▸ Given entries

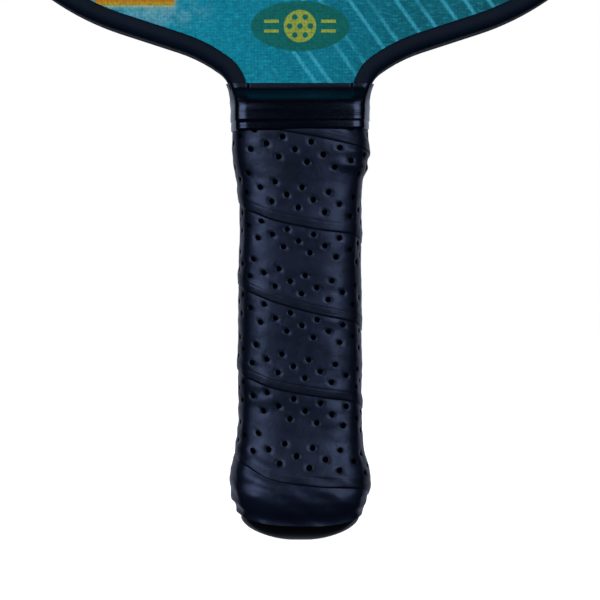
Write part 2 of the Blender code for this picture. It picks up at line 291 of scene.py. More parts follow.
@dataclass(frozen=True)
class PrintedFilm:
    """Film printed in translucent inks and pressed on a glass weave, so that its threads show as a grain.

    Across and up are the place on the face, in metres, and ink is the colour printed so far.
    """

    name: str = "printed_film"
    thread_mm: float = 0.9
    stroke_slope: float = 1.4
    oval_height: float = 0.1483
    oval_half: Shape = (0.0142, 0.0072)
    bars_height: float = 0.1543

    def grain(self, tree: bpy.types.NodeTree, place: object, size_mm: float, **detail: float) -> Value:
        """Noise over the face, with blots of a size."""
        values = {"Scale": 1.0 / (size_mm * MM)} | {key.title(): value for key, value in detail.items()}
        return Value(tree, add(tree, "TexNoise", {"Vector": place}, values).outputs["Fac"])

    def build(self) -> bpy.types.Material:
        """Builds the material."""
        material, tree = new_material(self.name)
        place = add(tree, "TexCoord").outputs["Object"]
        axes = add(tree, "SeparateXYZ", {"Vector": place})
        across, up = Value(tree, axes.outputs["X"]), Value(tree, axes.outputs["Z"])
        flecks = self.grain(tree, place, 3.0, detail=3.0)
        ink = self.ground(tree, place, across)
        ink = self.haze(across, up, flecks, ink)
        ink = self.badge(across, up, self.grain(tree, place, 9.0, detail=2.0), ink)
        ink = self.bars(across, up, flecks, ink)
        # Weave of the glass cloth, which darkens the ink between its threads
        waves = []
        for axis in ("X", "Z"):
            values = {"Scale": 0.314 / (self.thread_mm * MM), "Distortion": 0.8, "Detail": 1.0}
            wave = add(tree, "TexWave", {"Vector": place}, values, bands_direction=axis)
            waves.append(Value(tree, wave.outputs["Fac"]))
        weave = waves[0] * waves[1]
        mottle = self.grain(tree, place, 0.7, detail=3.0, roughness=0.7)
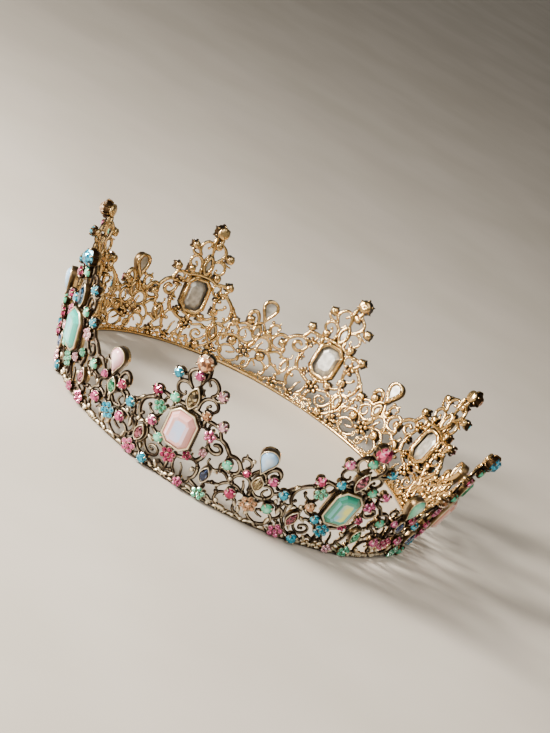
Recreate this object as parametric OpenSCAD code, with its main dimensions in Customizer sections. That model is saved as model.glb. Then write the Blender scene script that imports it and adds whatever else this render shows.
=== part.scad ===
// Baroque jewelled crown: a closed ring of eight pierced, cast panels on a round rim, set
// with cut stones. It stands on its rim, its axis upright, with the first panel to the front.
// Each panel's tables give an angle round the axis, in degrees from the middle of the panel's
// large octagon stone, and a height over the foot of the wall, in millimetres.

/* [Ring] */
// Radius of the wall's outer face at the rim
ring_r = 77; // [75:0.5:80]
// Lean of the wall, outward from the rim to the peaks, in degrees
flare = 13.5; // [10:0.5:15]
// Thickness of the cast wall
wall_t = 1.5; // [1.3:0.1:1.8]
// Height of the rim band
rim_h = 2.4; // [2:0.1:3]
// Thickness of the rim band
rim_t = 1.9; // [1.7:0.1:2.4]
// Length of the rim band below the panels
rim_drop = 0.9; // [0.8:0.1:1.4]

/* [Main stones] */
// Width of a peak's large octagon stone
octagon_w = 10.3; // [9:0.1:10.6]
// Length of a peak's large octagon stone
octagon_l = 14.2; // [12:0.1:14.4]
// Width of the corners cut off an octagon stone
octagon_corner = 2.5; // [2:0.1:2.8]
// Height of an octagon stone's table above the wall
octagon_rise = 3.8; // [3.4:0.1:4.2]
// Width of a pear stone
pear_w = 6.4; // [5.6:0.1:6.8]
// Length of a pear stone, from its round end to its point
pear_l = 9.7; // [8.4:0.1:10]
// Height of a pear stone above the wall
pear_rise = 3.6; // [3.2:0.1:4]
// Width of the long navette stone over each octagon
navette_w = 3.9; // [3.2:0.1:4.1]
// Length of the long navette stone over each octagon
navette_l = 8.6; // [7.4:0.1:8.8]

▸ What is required
Write out the entries in full, exactly as given.

▸ Problem solution
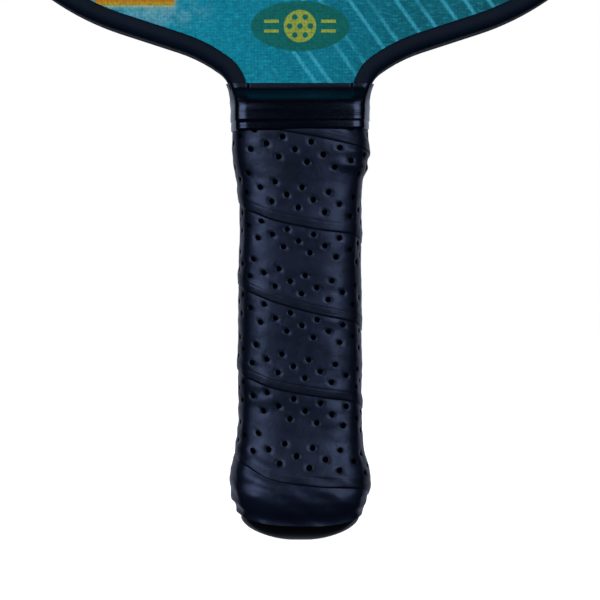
Write part 2 of the Blender code for this picture. It picks up at line 291 of scene.py. More parts follow.
@dataclass(frozen=True)
class PrintedFilm:
    """Film printed in translucent inks and pressed on a glass weave, so that its threads show as a grain.

    Across and up are the place on the face, in metres, and ink is the colour printed so far.
    """

    name: str = "printed_film"
    thread_mm: float = 0.9
    stroke_slope: float = 1.4
    oval_height: float = 0.1483
    oval_half: Shape = (0.0142, 0.0072)
    bars_height: float = 0.1543

    def grain(self, tree: bpy.types.NodeTree, place: object, size_mm: float, **detail: float) -> Value:
        """Noise over the face, with blots of a size."""
        values = {"Scale": 1.0 / (size_mm * MM)} | {key.title(): value for key, value in detail.items()}
        return Value(tree, add(tree, "TexNoise", {"Vector": place}, values).outputs["Fac"])

    def build(self) -> bpy.types.Material:
        """Builds the material."""
        material, tree = new_material(self.name)
        place = add(tree, "TexCoord").outputs["Object"]
        axes = add(tree, "SeparateXYZ", {"Vector": place})
        across, up = Value(tree, axes.outputs["X"]), Value(tree, axes.outputs["Z"])
        flecks = self.grain(tree, place, 3.0, detail=3.0)
        ink = self.ground(tree, place, across)
        ink = self.haze(across, up, flecks, ink)
        ink = self.badge(across, up, self.grain(tree, place, 9.0, detail=2.0), ink)
        ink = self.bars(across, up, flecks, ink)
        # Weave of the glass cloth, which darkens the ink between its threads
        waves = []
        for axis in ("X", "Z"):
            values = {"Scale": 0.314 / (self.thread_mm * MM), "Distortion": 0.8, "Detail": 1.0}
            wave = add(tree, "TexWave", {"Vector": place}, values, bands_direction=axis)
            waves.append(Value(tree, wave.outputs["Fac"]))
        weave = waves[0] * waves[1]
        mottle = self.grain(tree, place, 0.7, detail=3.0, roughness=0.7)
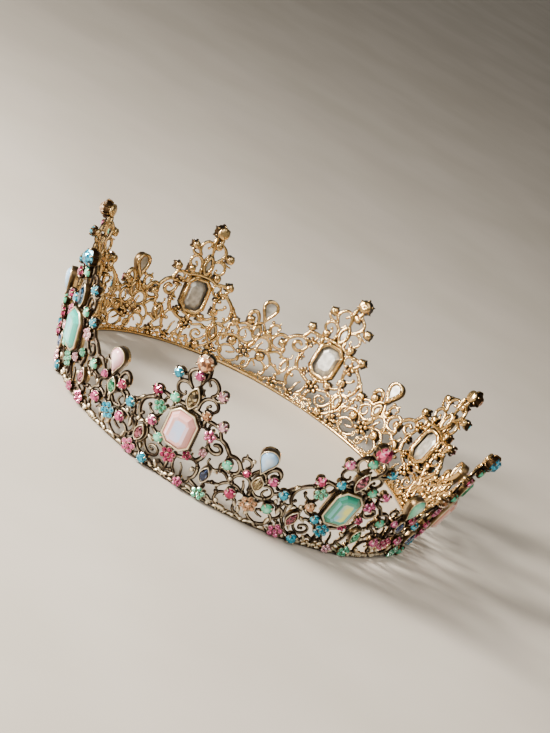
Recreate this object as parametric OpenSCAD code, with its main dimensions in Customizer sections. That model is saved as model.glb. Then write the Blender scene script that imports it and adds whatever else this render shows.
=== part.scad ===
// Baroque jewelled crown: a closed ring of eight pierced, cast panels on a round rim, set
// with cut stones. It stands on its rim, its axis upright, with the first panel to the front.
// Each panel's tables give an angle round the axis, in degrees from the middle of the panel's
// large octagon stone, and a height over the foot of the wall, in millimetres.

/* [Ring] */
// Radius of the wall's outer face at the rim
ring_r = 77; // [75:0.5:80]
// Lean of the wall, outward from the rim to the peaks, in degrees
flare = 13.5; // [10:0.5:15]
// Thickness of the cast wall
wall_t = 1.5; // [1.3:0.1:1.8]
// Height of the rim band
rim_h = 2.4; // [2:0.1:3]
// Thickness of the rim band
rim_t = 1.9; // [1.7:0.1:2.4]
// Length of the rim band below the panels
rim_drop = 0.9; // [0.8:0.1:1.4]

/* [Main stones] */
// Width of a peak's large octagon stone
octagon_w = 10.3; // [9:0.1:10.6]
// Length of a peak's large octagon stone
octagon_l = 14.2; // [12:0.1:14.4]
// Width of the corners cut off an octagon stone
octagon_corner = 2.5; // [2:0.1:2.8]
// Height of an octagon stone's table above the wall
octagon_rise = 3.8; // [3.4:0.1:4.2]
// Width of a pear stone
pear_w = 6.4; // [5.6:0.1:6.8]
// Length of a pear stone, from its round end to its point
pear_l = 9.7; // [8.4:0.1:10]
// Height of a pear stone above the wall
pear_rise = 3.6; // [3.2:0.1:4]
// Width of the long navette stone over each octagon
navette_w = 3.9; // [3.2:0.1:4.1]
// Length of the long navette stone over each octagon
navette_l = 8.6; // [7.4:0.1:8.8]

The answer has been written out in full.